Siamo all’uomo artificiale? Sì, ma questa è la preistoria
«Buongiorno a tutti sono Icub, robot dalle sembianze di un bambino dell'Istituto Italiano di Tecnologia di Genova nato dieci anni. Riconosco gli oggetti e li so afferrare, so parlare e mantenere l'equilibrio, ho la pelle sensibile e pian piano sto imparando a camminare. Cresco ogni giorno».
Sembra un film di fantascienza e invece è l'apertura dell'intervista al direttore dell'Iit Roberto Cingolani al Festival dell'Economia di Trento. Seduto sul palco del teatro Sociale insieme al professore e al giornalista Massimo Mazzalai c'è un umanoide realizzato dal centro di ricerca genovese, un pretesto e insieme una provocazione per parlare di robot e di intelligenza artificiale.
«Partiamo col dire che per gestire Icub servono 5 ricercatori e dei server. Non è autonomo ma è in mano alle azioni di un gruppo di persone e posso tranquillamente dire che siamo alla preistoria dell'uomo artificiale». Guardano Icub viene però da domandarselo subito, l'intelligenza artificiale potrà copiare quella umana? «Non si può ragionare in questi termini perché esiste una profonda differenza architetturale tra le due. Noi disponiamo di un sistema che ci permette di eseguire azioni quasi involontariamente, una macchina invece deve eseguire calcoli complessissimi prima di poter agire. Queste capacità di calcolo sono talmente potenti che possono far sì che abbia comportamenti simili a quelli dell'uomo ma non saranno mai gli stessi».
E in termini di autocoscienza? I robot saranno in grado di avere capacità creative? «In questo ambito siamo lontani anni luce da una svolta. Il massimo che le macchine sono in grado di fare, se connesse a pc veramente potenti, è interpretare domande semplici e dare risposte altrettanto semplici. Cominciano a capire le intenzioni ma non si può parlare di capacità creativa. Quella è caratteristica unica dell'uomo, data dalla sua biochimica che è insieme forza e difetto, non replicabile da un robot».
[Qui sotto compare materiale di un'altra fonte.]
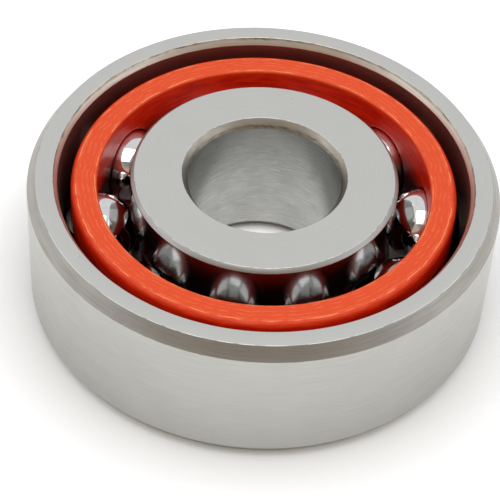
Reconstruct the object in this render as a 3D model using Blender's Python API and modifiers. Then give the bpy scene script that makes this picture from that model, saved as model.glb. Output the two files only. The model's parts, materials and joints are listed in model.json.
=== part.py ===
"""Single-row angular-contact ball bearing, 12 x 37 x 12 mm, lying on its lower side face.

The bearing comes apart into thirteen pieces, and each is its own object: the outer ring, the
inner ring, a one-piece cage machined from fabric laminate, and ten balls. Lengths are metres
and +Z is up along the shaft's axis. The origin is the centre of the lower side face. The outer
ring stands still. The inner ring, the cage and every ball turn, and the origin of each lies on
the axis that it turns about.
"""

import math

import bmesh
import bpy
from mathutils import Matrix, Vector

MM = 0.001

# Boundary dimensions of the whole bearing
BORE_RADIUS = 6.0 * MM
OUTER_RADIUS = 18.5 * MM
WIDTH = 12.0 * MM
MID_HEIGHT = WIDTH / 2

# Balls: 6 mm balls on one pitch circle
BALL_COUNT = 10
BALL_RADIUS = 3.0 * MM
PITCH_RADIUS = 12.95 * MM
BALL_PHASE = math.radians(6.2)
CONTACT_ANGLE = math.radians(15.0)

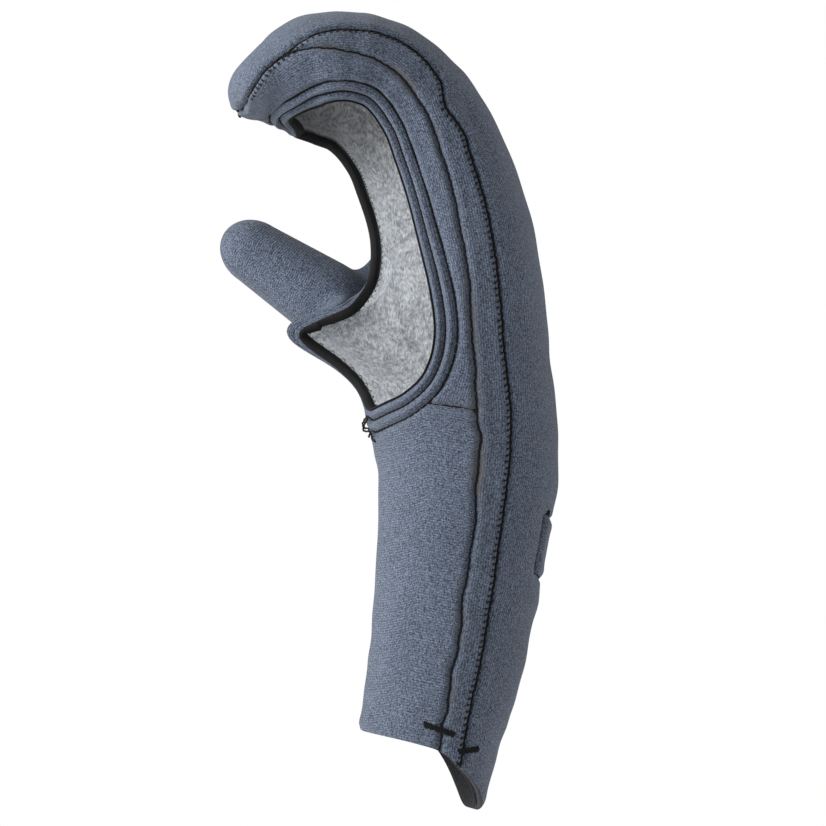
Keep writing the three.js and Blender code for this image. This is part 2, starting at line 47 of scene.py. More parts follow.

Non bisogna quindi temere scenari da film di fantascienza dove le macchine si sostituiscono alle persone. «La cosa che deve lasciare più tranquilli è che dispongono sempre di un pulsante per spegnerle e che prima o poi le batterie si esauriscono. È altresì vero che si sono fatti grandi passi in avanti nello sviluppo degli umanoidi e presto entreranno nelle case per assistere nei lavori domestici o per supportare nei servizi di sostegno ai disabili o agli anziani. Fra non tanto saranno milioni le macchine connesse al cloud».
Un rischio quindi c'è. «Le macchine fanno quello che l'uomo dice loro di fare quindi, se un rischio si può vedere, è nella gestione delle potenzialità della tecnologia. Per questo motivo è necessario avere cittadini informati e culturalmente preparati ad affrontare il cambiamento. Nessun timore però, non si sostituiranno a noi, le nostre paure sono determinate da un senso di minaccia della specie per qualcosa che è diverso».
Uno degli scenari più prossimi è quello delle macchine a guida autonoma. Come immagina il futuro? «Se questi veicoli si muovessero in spazi dove sono gli unici a spostarsi credo che gli incidenti sarebbero ridotti quasi allo zero, con cifre vicine a quelle del traffico aereo. Lo scenario cambia se invece li si colloca in tracciati dove girano anche macchine condotte da persone in carne e ossa. In questo caso la coesistenza sarebbe praticamente impossibile perché la variabile umana fa saltare gli schemi dei computer». Vedremo. Il quadro, così come lo vede un tecnico di riconosciuta qualità, è un po’ questo. Ora, al di là ed oltre gli aspetti più "psicologici" del tema (le nostre paure) è però fuor di dubbio che resta - e resterà, potentissimo - il tema del lavoro. Da qualche parte qualcuno perderà qualcosa. E non è sempre detto che quel che si perderà lo si potrà ritrovare sotto altre forme.